» Exercise
Reproduce the data in its entirety, exactly as supplied.

» Recorded information
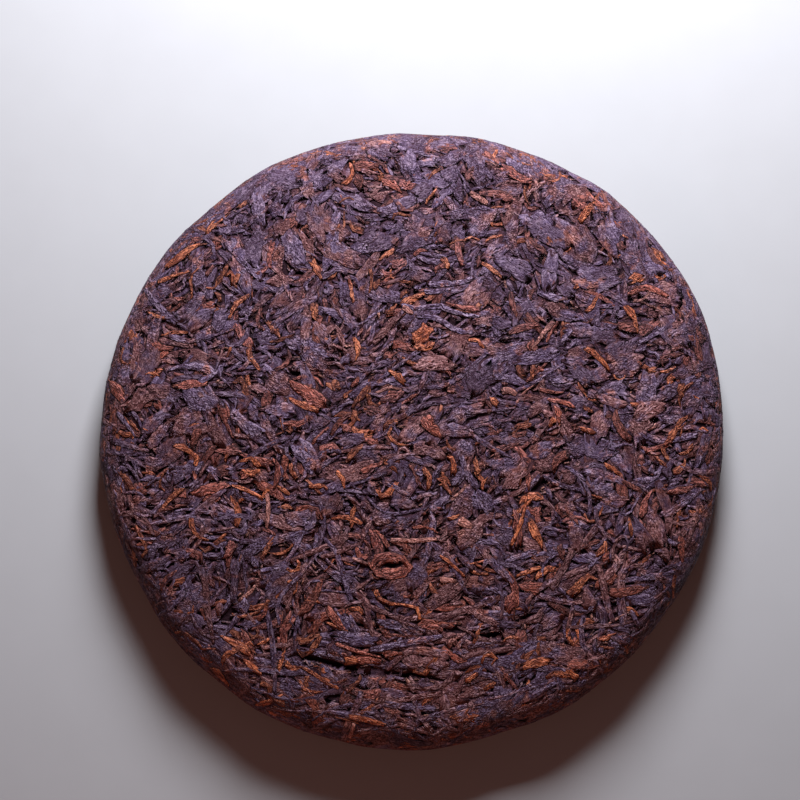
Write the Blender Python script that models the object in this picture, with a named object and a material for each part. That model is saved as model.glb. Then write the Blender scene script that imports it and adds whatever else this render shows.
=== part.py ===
"""Pressed cake of ripe tea: a domed disc with a rounded edge, lying on its back.

The shown face is up. The back is flat, with the dimple that the knot of the pressing cloth leaves.
Metres, +Z up, with the origin on the table under the middle of the cake.
Run it with: blender --background --python part.py
"""

import math

import bmesh
import bpy
from mathutils import Vector, noise

# Driving dimensions
CAKE_RADIUS = 0.100
CAKE_HEIGHT = 0.024
FACE_RADIUS = 0.085  # where the domed face turns over into the edge
FACE_DROP = 0.0045  # how far the face falls from its middle to there
WIDEST_HEIGHT = 0.0088  # height of the widest part of the edge
FOOT_RADIUS = 0.084  # outer radius of the flat ring that the cake rests on
DIMPLE_RADIUS = 0.026
DIMPLE_DEPTH = 0.011

# The face and the edge
FACE_CURVE = 2.2  # power of the dome: the middle is flatter than the border
EDGE_CURVE = 2.1  # 2 makes the edge elliptical, and more makes it squarer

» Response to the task
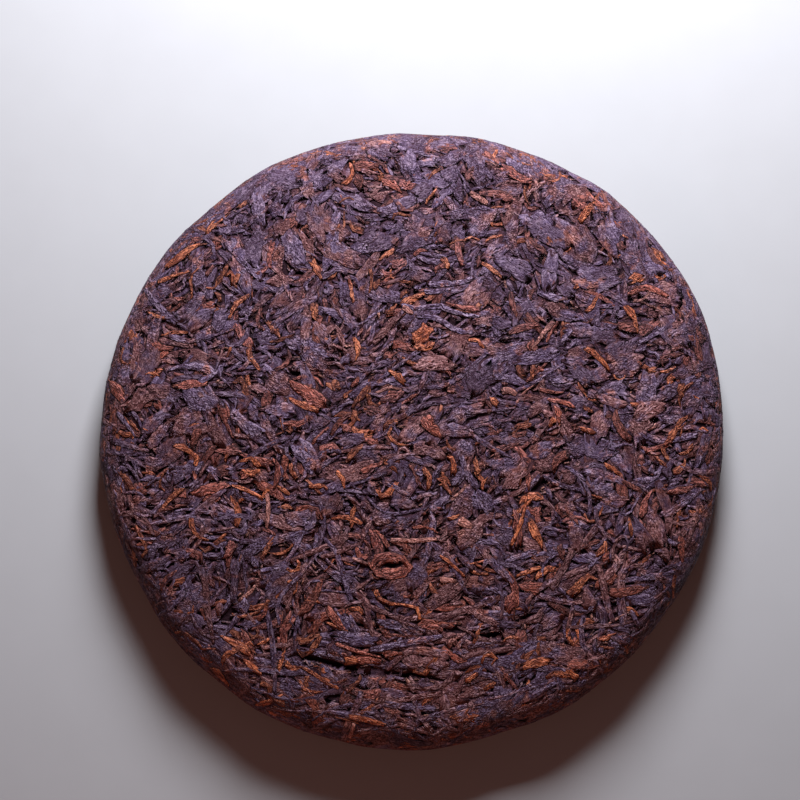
Write the Blender Python script that models the object in this picture, with a named object and a material for each part. That model is saved as model.glb. Then write the Blender scene script that imports it and adds whatever else this render shows.
=== part.py ===
"""Pressed cake of ripe tea: a domed disc with a rounded edge, lying on its back.

The shown face is up. The back is flat, with the dimple that the knot of the pressing cloth leaves.
Metres, +Z up, with the origin on the table under the middle of the cake.
Run it with: blender --background --python part.py
"""

import math

import bmesh
import bpy
from mathutils import Vector, noise

# Driving dimensions
CAKE_RADIUS = 0.100
CAKE_HEIGHT = 0.024
FACE_RADIUS = 0.085  # where the domed face turns over into the edge
FACE_DROP = 0.0045  # how far the face falls from its middle to there
WIDEST_HEIGHT = 0.0088  # height of the widest part of the edge
FOOT_RADIUS = 0.084  # outer radius of the flat ring that the cake rests on
DIMPLE_RADIUS = 0.026
DIMPLE_DEPTH = 0.011

# The face and the edge
FACE_CURVE = 2.2  # power of the dome: the middle is flatter than the border
EDGE_CURVE = 2.1  # 2 makes the edge elliptical, and more makes it squarer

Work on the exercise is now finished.